Dataset content

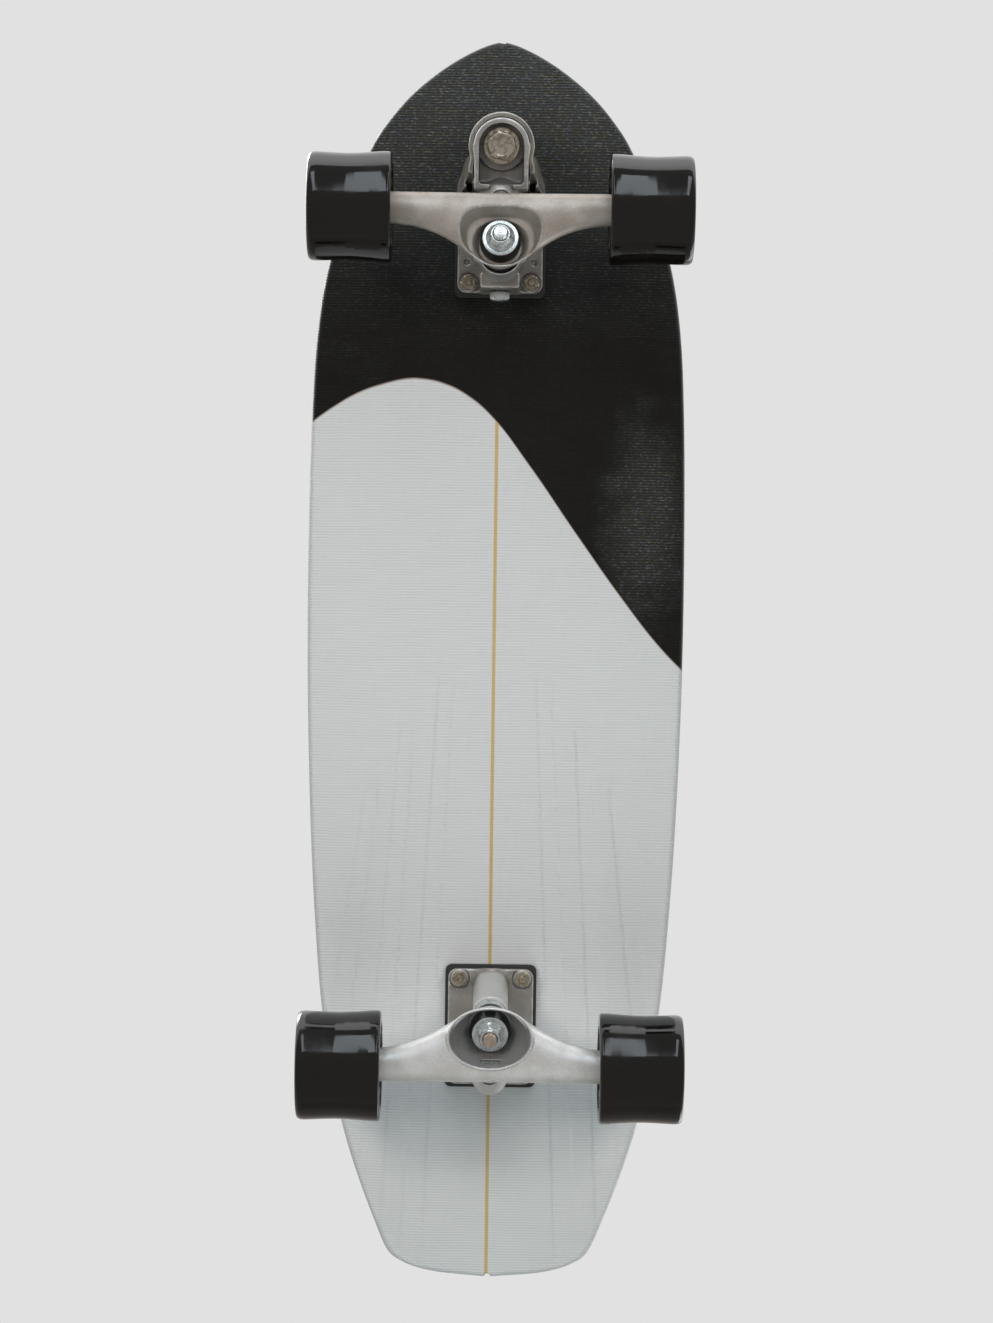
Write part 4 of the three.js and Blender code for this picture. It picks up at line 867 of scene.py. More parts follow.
def cast_metal(name, colour, dull, bright, roughness, raw, speck, painted_light_below=None):
    """Tumbled cast aluminium: stained in patches and brighter on its edges, with painted shade darkening
    its hollows and recesses and, below a given level, painted light.
    """
    material, tree, surface = new_material(name, {"Metallic": 0.62})
    effect = use_effect(tree, cast_grain)
    pitted = effect["Height"]
    skin = mixed(between(effect["Stain"], 0.35, 0.7), dull, colour)
    skin = mixed(times(effect["Edge"], 0.8), skin, bright)
    # Painted shade darkens the hollows.
    skin = mixed(times(effect["Dirt"], 0.55), skin, scaled(dull, 0.3))
    # Painted light: below the given level, nearer the lamps under the board, the skin is lightened.
    if painted_light_below:
        height = shader(tree, "SeparateXYZ", {0: object_place(tree)}).outputs[2]
        skin = mixed(between(height, painted_light_below, painted_light_below - 9 * mm, 0.0, 0.75), skin, bright)
    skin = mixed(between(pitted, 0.5, 0.66, 0.0, speck), skin, bright)
    skin = mixed(between(pitted, 0.5, 0.34, 0.0, speck), skin, scaled(dull, 0.45))
    # Painted shade darkens the recesses.
    skin = mixed(times(effect["Raw"], raw), skin, scaled(dull, 0.22))
    speckle = between(pitted, 0.3, 0.7, roughness + 0.1, roughness - 0.06)
    set_surface(surface, height=pitted, depth=0.14 * mm, base_color=skin,
                roughness=minus(speckle, times(effect["Edge"], 0.1)))
    return material


# Copies of one tumbled aluminium whose colours differ as painted light and shade: the front base, deep
# under the deck, is painted darker, and the rear base lighter.
base_metal_lit_and_shaded = {
    "front": cast_metal("front_base_metal_shaded", (0.40, 0.37, 0.33), (0.28, 0.25, 0.215), (0.74, 0.74, 0.72),
                        0.42, 0.6, 0.16),
    "rear": cast_metal("rear_base_metal_lit", (0.46, 0.44, 0.41), (0.34, 0.31, 0.28), (0.80, 0.80, 0.78),
                       0.42, 0.6, 0.18, deck_underside - 12 * mm),
}
for truck, field in (("front", front_base_field), ("rear", rear_base_field)):
    base = cast(f"{truck}_base_casting", field, base_low[truck], base_high[truck], truck_place[truck])
    finish_piece(base, base_metal_lit_and_shaded[truck], f"{truck}_base")


# Swing arm: a casting that turns on a bolt in the tower. It has a pocketed hub, a beam that covers the
# spring, the kingpin's boss, the housing of the pivot cup and a finger down to the spring rod.
hub_start, hub_floor, pocket_floor, arm_top = 52, 66, 62.6, 74.5
pocket_end = -24.5
over_rim = 59.7
hub_spigot, hub_arch = 16, 17.7
arm_half, pocket_half, arm_bore = 17.3, 14.3, 6.3
sweep_radius, sweep_depth = 39.3, 52.8
beam = (-30, -17.3, 44, 12, 17.3, 56)
finger_out, finger_radius, finger_from = 20, 3.5, 19
slope_start, slope_facing = (19, 68), (0.393, 0.92)


def arm_pocket(x, y, z):
    """Distance to the pocket round the arm bolt's seat, open to the deck's far side."""
    along, side, off_arm = pin_axes(x, y, z, "arm")
    pocket = meet(np.where(side > 0, off_arm, np.abs(y)) - pocket_half, pocket_floor - along, 1.2)
    pocket = meet(pocket, pocket_end - side, 3.0)
    return bored(pocket, rod_space(off_arm, along, 12.3, 0, hub_floor, 0.4), 0.5)


def swing_arm_field(x, y, z):
    """The swing arm, in its truck's frame."""
    down = -z
    along, side, off_arm = pin_axes(x, y, z, "arm")
    arch = meet(off_arm - hub_arch, over_rim - along, 0.5)
    walls = meet(meet(np.abs(y) - arm_half, side, 0.1), over_rim - along, 0.5)
    upper = meet(meet(merged(arch, walls, 3), along - arm_top, 1.0), -40 - side, 0.1)
    upper = bored(upper, arm_pocket(x, y, z), 0.7)
    slope = (x - slope_start[0]) * slope_facing[0] + (slope_start[1] - down) * slope_facing[1]
    upper = meet(upper, -np.minimum(slope, x - 16), 0.8)
    body = merged(upper, rod_space(off_arm, along, hub_spigot, hub_start, hub_floor, 0.5), 1)
    span = box_space(x, y, down, beam[:3], beam[3:], 4, 2.5)
    boss, housing, bores = carrier_forms("front", x, y, z, 1.0)
    boss, housing = (meet(form, beam[2] - down, 0.5) for form in (boss, housing))
    lower = merged(merged(span, housing, 3), boss, 3)
    lower = bored(lower, meet(off_arm - sweep_radius, along - sweep_depth, 0.5))
    finger = rod_space(np.hypot(side + finger_out, y), along, finger_radius, finger_from,
                       pocket_floor - 1, 0.8)
    body = merged(merged(body, lower, 2.5), finger, 1.5)
    for bore, edge in ((off_arm - arm_bore, 0.4), *bores):
        body = bored(body, bore, edge)
    return merged(body, cup_hood(x, y, down, "front"), 0.6)


# Painted light: the arm's copy of the aluminium is lighter than the front base's, as the arm lies nearer
# the lamps and less deep under the deck.
arm_metal_lit = cast_metal("cast_arm_metal_lit", (0.50, 0.49, 0.47), (0.37, 0.35, 0.325), (0.86, 0.87, 0.86),
                       0.40, 0.62, 0.15)
arm = cast("swing_arm_casting", swing_arm_field, (-45, -22, -84), (70, 22, -11), truck_place["front"],
           arm_pocket)
finish_piece(arm, arm_metal_lit, "front_arm")


# Hangers: tumbled castings of one shape, a beam that bells out to a bowl with the kingpin's ring, and
# a neck with the pivot ball. The front bowl has a ledge inside it and the rear bowl a thin rim.
hanger_half, hanger_end = 81.5, 9.75
rim_drop = axle_drop + hanger_end
bell_reach = {"front": 38.1, "rear": 38.2}
bell_width = {"front": 33, "rear": 39}
bell_power, bell_squareness = 1.8, 0.3
ring_from, ring_to, ring_bore = 77.8, 84.4, 8
bushing_room = 14.5
ball_radius = 6.3
axle_bore = 4.3
ledge_depth = 11
bowl_middle = -18.9


def oval(x, y, middle, half_x, half_y, power):
    """Distance to an upright wall whose plan is a squarish ellipse."""
    share = (np.abs((x - middle) / half_x) ** power + np.abs(y / half_y) ** power) ** (1 / power)
    return (share - 1) * min(np.min(half_x), np.min(half_y))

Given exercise
From the data above, extract every line in its exact form.

Problem solution
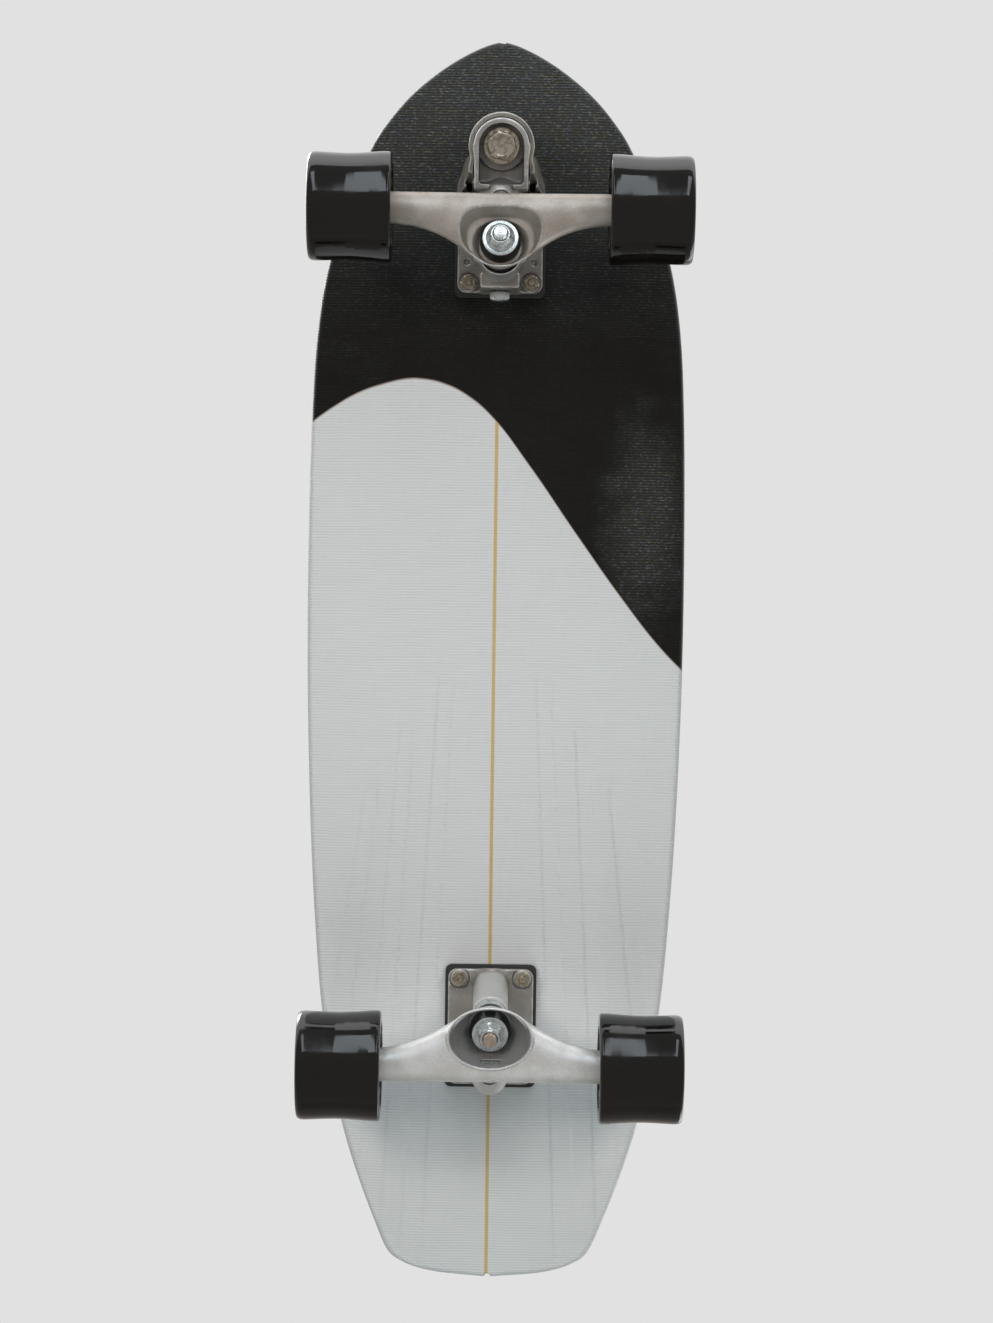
Write part 4 of the three.js and Blender code for this picture. It picks up at line 867 of scene.py. More parts follow.
def cast_metal(name, colour, dull, bright, roughness, raw, speck, painted_light_below=None):
    """Tumbled cast aluminium: stained in patches and brighter on its edges, with painted shade darkening
    its hollows and recesses and, below a given level, painted light.
    """
    material, tree, surface = new_material(name, {"Metallic": 0.62})
    effect = use_effect(tree, cast_grain)
    pitted = effect["Height"]
    skin = mixed(between(effect["Stain"], 0.35, 0.7), dull, colour)
    skin = mixed(times(effect["Edge"], 0.8), skin, bright)
    # Painted shade darkens the hollows.
    skin = mixed(times(effect["Dirt"], 0.55), skin, scaled(dull, 0.3))
    # Painted light: below the given level, nearer the lamps under the board, the skin is lightened.
    if painted_light_below:
        height = shader(tree, "SeparateXYZ", {0: object_place(tree)}).outputs[2]
        skin = mixed(between(height, painted_light_below, painted_light_below - 9 * mm, 0.0, 0.75), skin, bright)
    skin = mixed(between(pitted, 0.5, 0.66, 0.0, speck), skin, bright)
    skin = mixed(between(pitted, 0.5, 0.34, 0.0, speck), skin, scaled(dull, 0.45))
    # Painted shade darkens the recesses.
    skin = mixed(times(effect["Raw"], raw), skin, scaled(dull, 0.22))
    speckle = between(pitted, 0.3, 0.7, roughness + 0.1, roughness - 0.06)
    set_surface(surface, height=pitted, depth=0.14 * mm, base_color=skin,
                roughness=minus(speckle, times(effect["Edge"], 0.1)))
    return material


# Copies of one tumbled aluminium whose colours differ as painted light and shade: the front base, deep
# under the deck, is painted darker, and the rear base lighter.
base_metal_lit_and_shaded = {
    "front": cast_metal("front_base_metal_shaded", (0.40, 0.37, 0.33), (0.28, 0.25, 0.215), (0.74, 0.74, 0.72),
                        0.42, 0.6, 0.16),
    "rear": cast_metal("rear_base_metal_lit", (0.46, 0.44, 0.41), (0.34, 0.31, 0.28), (0.80, 0.80, 0.78),
                       0.42, 0.6, 0.18, deck_underside - 12 * mm),
}
for truck, field in (("front", front_base_field), ("rear", rear_base_field)):
    base = cast(f"{truck}_base_casting", field, base_low[truck], base_high[truck], truck_place[truck])
    finish_piece(base, base_metal_lit_and_shaded[truck], f"{truck}_base")


# Swing arm: a casting that turns on a bolt in the tower. It has a pocketed hub, a beam that covers the
# spring, the kingpin's boss, the housing of the pivot cup and a finger down to the spring rod.
hub_start, hub_floor, pocket_floor, arm_top = 52, 66, 62.6, 74.5
pocket_end = -24.5
over_rim = 59.7
hub_spigot, hub_arch = 16, 17.7
arm_half, pocket_half, arm_bore = 17.3, 14.3, 6.3
sweep_radius, sweep_depth = 39.3, 52.8
beam = (-30, -17.3, 44, 12, 17.3, 56)
finger_out, finger_radius, finger_from = 20, 3.5, 19
slope_start, slope_facing = (19, 68), (0.393, 0.92)


def arm_pocket(x, y, z):
    """Distance to the pocket round the arm bolt's seat, open to the deck's far side."""
    along, side, off_arm = pin_axes(x, y, z, "arm")
    pocket = meet(np.where(side > 0, off_arm, np.abs(y)) - pocket_half, pocket_floor - along, 1.2)
    pocket = meet(pocket, pocket_end - side, 3.0)
    return bored(pocket, rod_space(off_arm, along, 12.3, 0, hub_floor, 0.4), 0.5)


def swing_arm_field(x, y, z):
    """The swing arm, in its truck's frame."""
    down = -z
    along, side, off_arm = pin_axes(x, y, z, "arm")
    arch = meet(off_arm - hub_arch, over_rim - along, 0.5)
    walls = meet(meet(np.abs(y) - arm_half, side, 0.1), over_rim - along, 0.5)
    upper = meet(meet(merged(arch, walls, 3), along - arm_top, 1.0), -40 - side, 0.1)
    upper = bored(upper, arm_pocket(x, y, z), 0.7)
    slope = (x - slope_start[0]) * slope_facing[0] + (slope_start[1] - down) * slope_facing[1]
    upper = meet(upper, -np.minimum(slope, x - 16), 0.8)
    body = merged(upper, rod_space(off_arm, along, hub_spigot, hub_start, hub_floor, 0.5), 1)
    span = box_space(x, y, down, beam[:3], beam[3:], 4, 2.5)
    boss, housing, bores = carrier_forms("front", x, y, z, 1.0)
    boss, housing = (meet(form, beam[2] - down, 0.5) for form in (boss, housing))
    lower = merged(merged(span, housing, 3), boss, 3)
    lower = bored(lower, meet(off_arm - sweep_radius, along - sweep_depth, 0.5))
    finger = rod_space(np.hypot(side + finger_out, y), along, finger_radius, finger_from,
                       pocket_floor - 1, 0.8)
    body = merged(merged(body, lower, 2.5), finger, 1.5)
    for bore, edge in ((off_arm - arm_bore, 0.4), *bores):
        body = bored(body, bore, edge)
    return merged(body, cup_hood(x, y, down, "front"), 0.6)


# Painted light: the arm's copy of the aluminium is lighter than the front base's, as the arm lies nearer
# the lamps and less deep under the deck.
arm_metal_lit = cast_metal("cast_arm_metal_lit", (0.50, 0.49, 0.47), (0.37, 0.35, 0.325), (0.86, 0.87, 0.86),
                       0.40, 0.62, 0.15)
arm = cast("swing_arm_casting", swing_arm_field, (-45, -22, -84), (70, 22, -11), truck_place["front"],
           arm_pocket)
finish_piece(arm, arm_metal_lit, "front_arm")


# Hangers: tumbled castings of one shape, a beam that bells out to a bowl with the kingpin's ring, and
# a neck with the pivot ball. The front bowl has a ledge inside it and the rear bowl a thin rim.
hanger_half, hanger_end = 81.5, 9.75
rim_drop = axle_drop + hanger_end
bell_reach = {"front": 38.1, "rear": 38.2}
bell_width = {"front": 33, "rear": 39}
bell_power, bell_squareness = 1.8, 0.3
ring_from, ring_to, ring_bore = 77.8, 84.4, 8
bushing_room = 14.5
ball_radius = 6.3
axle_bore = 4.3
ledge_depth = 11
bowl_middle = -18.9


def oval(x, y, middle, half_x, half_y, power):
    """Distance to an upright wall whose plan is a squarish ellipse."""
    share = (np.abs((x - middle) / half_x) ** power + np.abs(y / half_y) ** power) ** (1 / power)
    return (share - 1) * min(np.min(half_x), np.min(half_y))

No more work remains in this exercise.